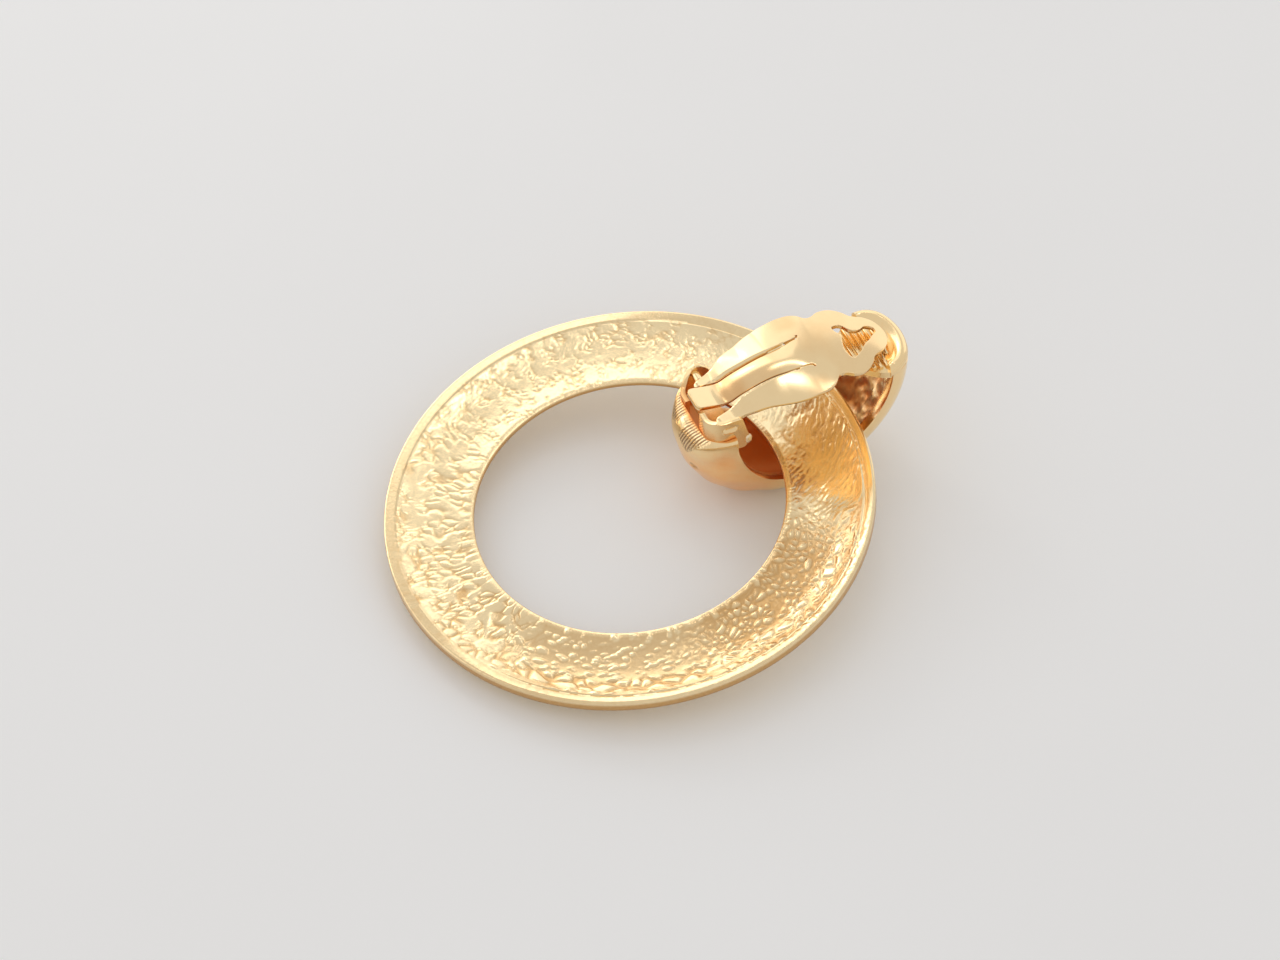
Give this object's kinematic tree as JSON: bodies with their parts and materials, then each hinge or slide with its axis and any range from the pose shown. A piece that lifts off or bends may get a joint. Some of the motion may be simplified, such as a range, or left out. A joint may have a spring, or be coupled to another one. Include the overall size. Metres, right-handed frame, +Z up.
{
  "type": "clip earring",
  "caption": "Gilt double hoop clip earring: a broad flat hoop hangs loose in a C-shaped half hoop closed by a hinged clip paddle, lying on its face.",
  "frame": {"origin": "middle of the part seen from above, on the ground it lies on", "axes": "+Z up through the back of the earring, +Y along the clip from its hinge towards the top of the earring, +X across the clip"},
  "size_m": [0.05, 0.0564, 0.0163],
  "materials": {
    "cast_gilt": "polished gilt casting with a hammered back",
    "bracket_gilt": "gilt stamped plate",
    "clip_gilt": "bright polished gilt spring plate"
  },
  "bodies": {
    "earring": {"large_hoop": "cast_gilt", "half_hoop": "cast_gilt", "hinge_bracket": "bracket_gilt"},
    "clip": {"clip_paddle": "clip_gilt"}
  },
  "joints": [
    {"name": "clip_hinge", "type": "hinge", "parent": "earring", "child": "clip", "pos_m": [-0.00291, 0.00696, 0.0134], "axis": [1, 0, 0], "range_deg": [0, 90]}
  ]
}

Written problem
Write out the whole listing again, exactly as it stands.

Result
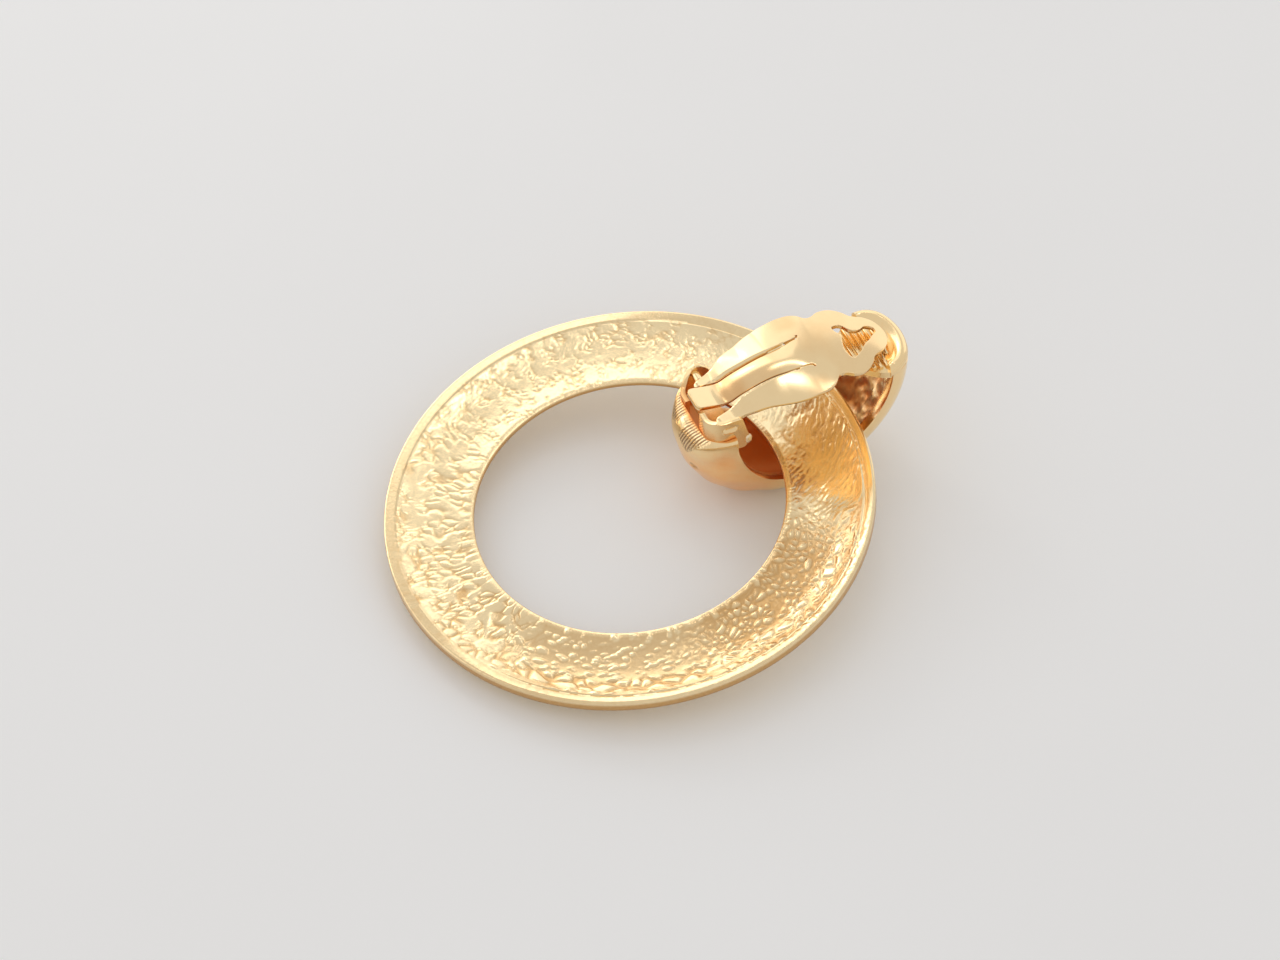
Give this object's kinematic tree as JSON: bodies with their parts and materials, then each hinge or slide with its axis and any range from the pose shown. A piece that lifts off or bends may get a joint. Some of the motion may be simplified, such as a range, or left out. A joint may have a spring, or be coupled to another one. Include the overall size. Metres, right-handed frame, +Z up.
{
  "type": "clip earring",
  "caption": "Gilt double hoop clip earring: a broad flat hoop hangs loose in a C-shaped half hoop closed by a hinged clip paddle, lying on its face.",
  "frame": {"origin": "middle of the part seen from above, on the ground it lies on", "axes": "+Z up through the back of the earring, +Y along the clip from its hinge towards the top of the earring, +X across the clip"},
  "size_m": [0.05, 0.0564, 0.0163],
  "materials": {
    "cast_gilt": "polished gilt casting with a hammered back",
    "bracket_gilt": "gilt stamped plate",
    "clip_gilt": "bright polished gilt spring plate"
  },
  "bodies": {
    "earring": {"large_hoop": "cast_gilt", "half_hoop": "cast_gilt", "hinge_bracket": "bracket_gilt"},
    "clip": {"clip_paddle": "clip_gilt"}
  },
  "joints": [
    {"name": "clip_hinge", "type": "hinge", "parent": "earring", "child": "clip", "pos_m": [-0.00291, 0.00696, 0.0134], "axis": [1, 0, 0], "range_deg": [0, 90]}
  ]
}